Con el paso de los años hemos ganado en tecnología y sabiduría popular y, sobre todo, hemos perdido empatía, visión de la realidad y capacidad analítica (sustituida ahora por la IA), convirtiéndonos de una forma abrumadora en seres cada día más fríos e insensibles y, eso sí, muy listos, porque las redes dejan claro que el más tonto hace relojes de cuco; otra cosa es que funcionen.

Centrándonos en nuestra realidad actual, como siempre ha ocurrido —y siendo algo que a ninguna persona normal agrada o satisface—, la pobreza, el abandono y los vagabundos llevan años cohabitando con una sociedad que se llama a sí misma del bienestar y del desarrollo. En los años treinta, ya nuestra insigne y polarizada República promulgó la Ley de Vagos y Maleantes: había que acabar con la lacra.

La Iglesia, que ya por aquel entonces era presentada como el ejemplo de la mayor de las maldades del mundo, hacía lo mismo que hace hoy: ayudar en lo que podía, mientras el Estado los encerraba y les daba de comer en las cárceles para que no estuvieran tirados en la calle. Ni que decir tiene lo que se hacía con las iglesias para que todos estuvieran más calentitos, pero esa es otra historia.

Hoy siguen poblando nuestras calles. El número exacto, desconocido. Los medios, insuficientes, como siempre; las soluciones, de muy difícil aplicación, sobre todo cuando el propio individuo, amparado en su libertad deambulatoria, decide —para que nos entendamos con pocas palabras— hacer lo que le sale de los cojones.
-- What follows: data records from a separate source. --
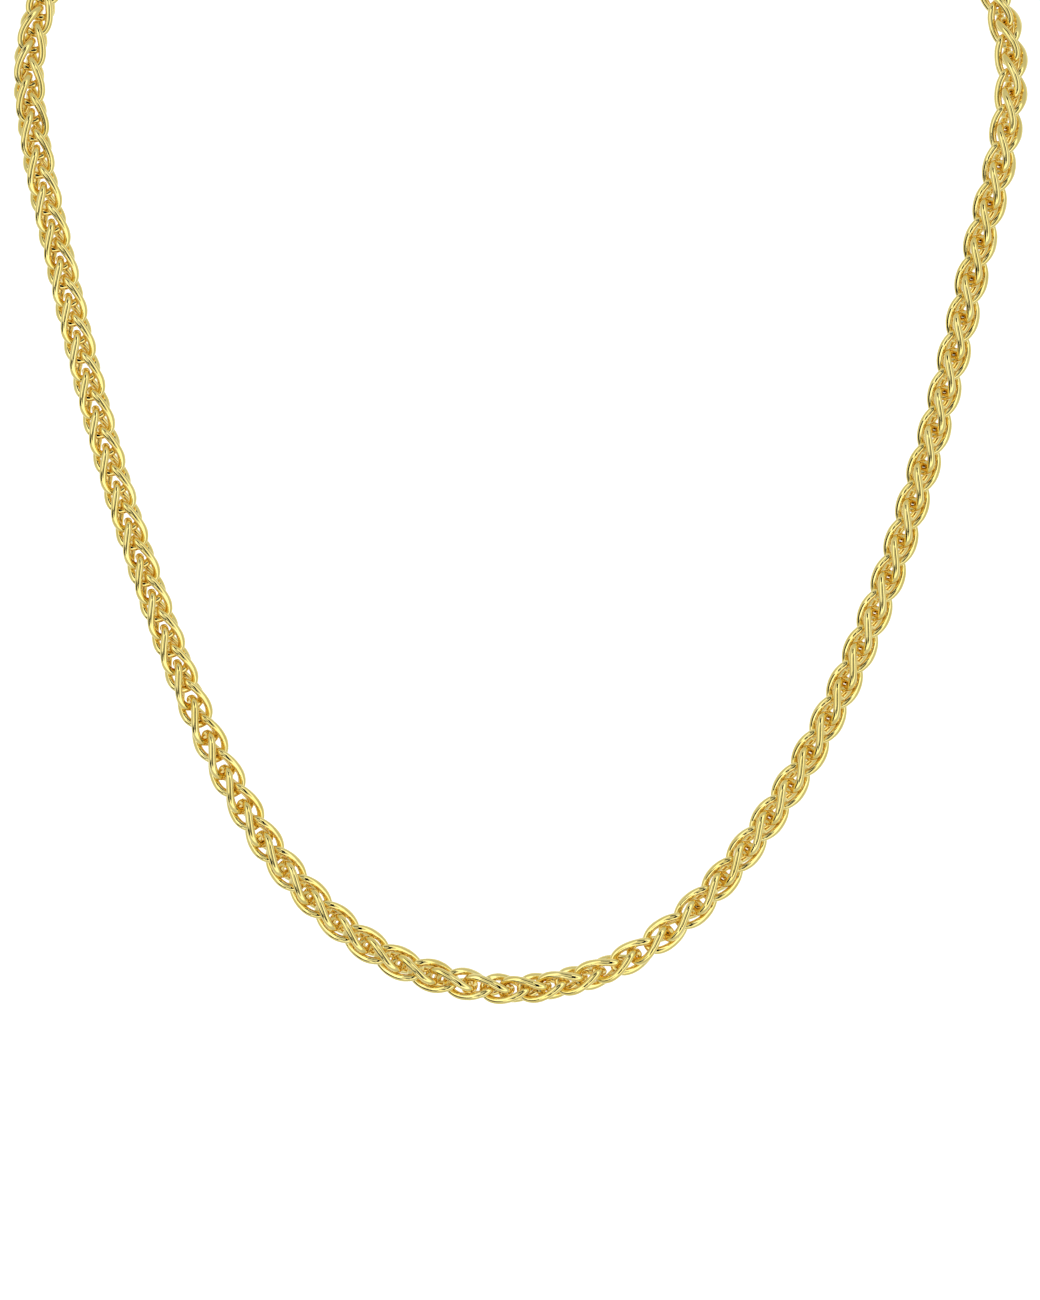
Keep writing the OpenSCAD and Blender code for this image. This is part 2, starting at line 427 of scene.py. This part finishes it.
def bare_tent(tree, facing):
    """Brightness of the tent without its cards."""
    curve_node = tree.nodes.new("ShaderNodeFloatCurve")
    curve = curve_node.mapping.curves[0]
    for i, (degrees, value) in enumerate(TENT):
        spot = (degrees / 180, value / TENT_TOP)
        if i == 0:
            curve.points[0].location = spot
        elif i == len(TENT) - 1:
            curve.points[-1].location = spot
        else:
            curve.points.new(*spot)
    curve_node.mapping.update()
    turned = math_node(tree, "DIVIDE", math_node(tree, "ARCCOSINE", facing), math.pi)
    tree.links.new(turned, curve_node.inputs["Value"])
    return math_node(tree, "MULTIPLY", curve_node.outputs["Value"], TENT_TOP)


def card_cover(tree, sky, right, up, length, width, turn):
    """1 on a card and 0 off it, fading over its edge."""
    c, s = math.cos(math.radians(turn)), math.sin(math.radians(turn))

    def within(direction, middle, reach):
        off = math_node(tree, "SUBTRACT", toward(tree, sky, *direction, 0), middle)
        return map_node(tree, math_node(tree, "ABSOLUTE", off), reach + CARD_EDGE, reach)

    along = within((c, s), right * c + up * s, length)
    across = within((-s, c), up * c - right * s, width)
    return math_node(tree, "MULTIPLY", along, across)


def add_tent():
    world = bpy.data.worlds.new("tent")
    bpy.context.scene.world = world
    world.use_nodes = True
    tree = world.node_tree
    background = tree.nodes["Background"]
    sky = tree.nodes.new("ShaderNodeTexCoord").outputs["Generated"]
    facing = toward(tree, sky, 0, 0, 1)
    near = math_node(tree, "GREATER_THAN", facing, 0.0)
    level = bare_tent(tree, facing)
    for card in CARDS:
        mix = tree.nodes.new("ShaderNodeMix")
        cover = math_node(tree, "MULTIPLY", card_cover(tree, sky, *card), near)
        tree.links.new(cover, mix.inputs["Factor"])
        tree.links.new(level, mix.inputs["A"])
        mix.inputs["B"].default_value = 0.0
        level = mix.outputs["Result"]
    background.inputs["Color"].default_value = TENT_COLOR
    tree.links.new(level, background.inputs["Strength"])


def add_skylight():
    """Soft light from above for the floor, which doesn't show in the polished metal."""
    data = bpy.data.lights.new("skylight", "SUN")
    data.energy = SKYLIGHT
    data.angle = SKYLIGHT_ANGLE
    sun = bpy.data.objects.new("skylight", data)
    bpy.context.scene.collection.objects.link(sun)
    sun.visible_glossy = False


add_camera()
chain_gold = gold("chain_gold", *CHAIN_GOLD)
fitting_gold = gold("fitting_gold", *FITTING_GOLD)
add_chain(chain_gold)
for name in FITTINGS:
    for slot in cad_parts[name].material_slots:
        slot.material = fitting_gold
add_floor()
add_tent()
add_skylight()
bpy.context.scene.view_settings.view_transform = "Standard"
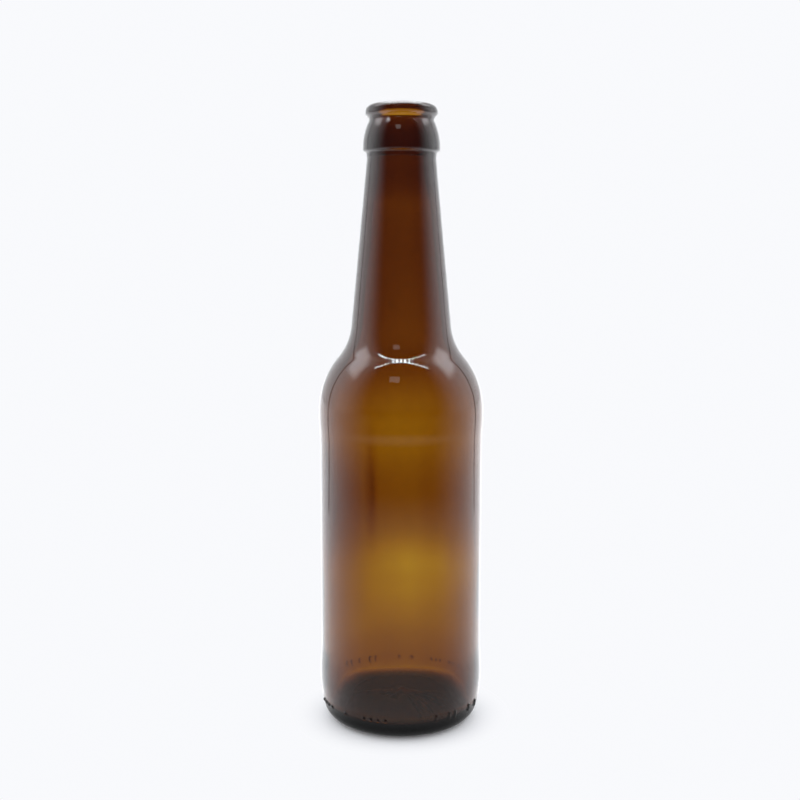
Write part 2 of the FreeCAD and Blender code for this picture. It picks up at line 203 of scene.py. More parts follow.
class Nodes:
    """A shader's node tree, written from its sources to its output."""

    def __init__(self, owner: bpy.types.ID) -> None:
        """Empties the tree.

        Args:
            owner: the material or world that the tree belongs to.
        """
        owner.use_nodes = True
        self.tree = owner.node_tree
        self.tree.nodes.clear()

    def add(self, kind: str, inputs: dict | None = None, **settings: object) -> bpy.types.Node:
        """Adds a node.

        Args:
            kind: the node's type without its prefix.
            inputs: for each input, a plain value or a socket that it is linked from.
            settings: properties of the node itself.

        Returns:
            The new node.
        """
        node = self.tree.nodes.new("ShaderNode" + kind)
        for name, value in settings.items():
            setattr(node, name, value)
        for name, value in (inputs or {}).items():
            if isinstance(value, Socket):
                self.tree.links.new(value, node.inputs[name])
            else:
                node.inputs[name].default_value = value
        return node

    def math(self, operation: str, *values: float | Socket) -> Socket:
        """Adds a Math node.

        Args:
            operation: the Math node's operation.
            values: its inputs in order, plain or linked.

        Returns:
            The node's result.
        """
        return self.add("Math", dict(enumerate(values)), operation=operation).outputs[0]

    def ramp(
        self, value: Socket, low: float, high: float, start: float = 0.0, end: float = 1.0
    ) -> Socket:
        """Adds a smooth ramp.

        Args:
            value: what the ramp reads.
            low: where the ramp begins.
            high: where the ramp ends.
            start: the result at and below low.
            end: the result at and above high.

        Returns:
            The ramp's result.
        """
        inputs = {"Value": value, "From Min": low, "From Max": high, "To Min": start, "To Max": end}
        return self.add("MapRange", inputs, interpolation_type="SMOOTHSTEP").outputs["Result"]

    def noise(self, where: Socket, grain: Grain) -> Socket:
        """Adds a Noise texture.

        Args:
            where: the coordinates that it is laid over.
            grain: how coarse and how rough it is.

        Returns:
            The noise.
        """
        inputs = {"Scale": grain.scale, "Detail": grain.detail, "Roughness": grain.roughness}
        return self.add("TexNoise", {"Vector": where, **inputs}).outputs["Fac"]

    def here(self) -> Socket:
        """The object's own coordinates.

        Returns:
            A vector in metres.
        """
        return self.add("TexCoord").outputs["Object"]

    def place(self) -> tuple[Socket, Socket, Socket]:
        """The object's own coordinates, one by one.

        Returns:
            X, Y and Z in metres.
        """
        parts = self.add("SeparateXYZ", {0: self.here()})
        return parts.outputs["X"], parts.outputs["Y"], parts.outputs["Z"]


# The bottle


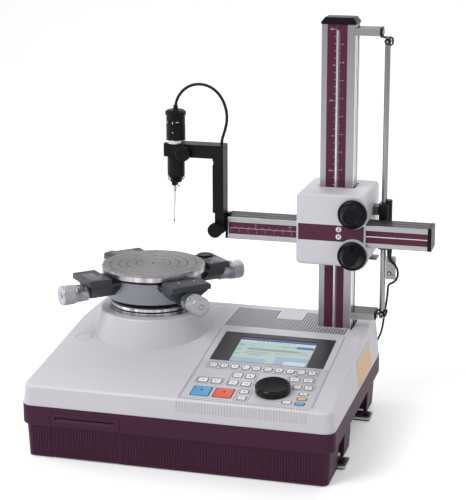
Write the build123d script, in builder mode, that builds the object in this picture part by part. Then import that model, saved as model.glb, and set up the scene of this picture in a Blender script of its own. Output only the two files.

Desde quienes sufren un trastorno hasta los que simple y exclusivamente se niegan a vivir en sociedad, aunque sea a costa de esta.

En Navidad, el espíritu salvífico de algunas personas —las más con algún trastorno o auténtico empacho mental—, desvinculando estas fechas, que por supuesto nada tienen que ver con la religión, del nacimiento de alguien y su doctrina, clama a los cielos —que por supuesto no existen— y, muy lejos de culpar a la propia sociedad o al propio individuo, aprovecha que el Guadalete pasa por Logroño para arremeter contra una Iglesia que sigue haciendo lo mismo de siempre: lo que puede y lo que le dejan. O contra, no las instituciones, sino los gobernantes, sobre todo si son de la más rancia y casposa derecha, demostrando la escasa evolución del espectro político.

Desgraciadamente, la sociedad —la propia sociedad— es un conjunto de hechos y circunstancias, un yin con su yan, la mezcla de eternas realidades con su componente personal, en el que cada cual tiene en sus manos hacer lo que considere oportuno: los de un lado y los de otro, sin olvidar que, al menos, las instituciones deben poner los medios para paliar los males de su entorno, sin hacer de ello su principal objetivo, que no lo es.

Para mí, estas fechas seguirán siendo el momento en que más nos acordamos de los que están, de los que se fueron, de los que se alejaron y, por derivación, de aquellos seres que forman parte de nuestro entorno y que, quizás, o no tuvieron suerte, o se buscaron su propio destino, o simplemente se vieron abocados a una forma de vida que nunca pretendieron vivir.

Ojalá que esta Navidad, y todas las que me queden por vivir, no pierda ese sentimiento y, en la medida de mis posibilidades, siga siendo mi Navidad con amor.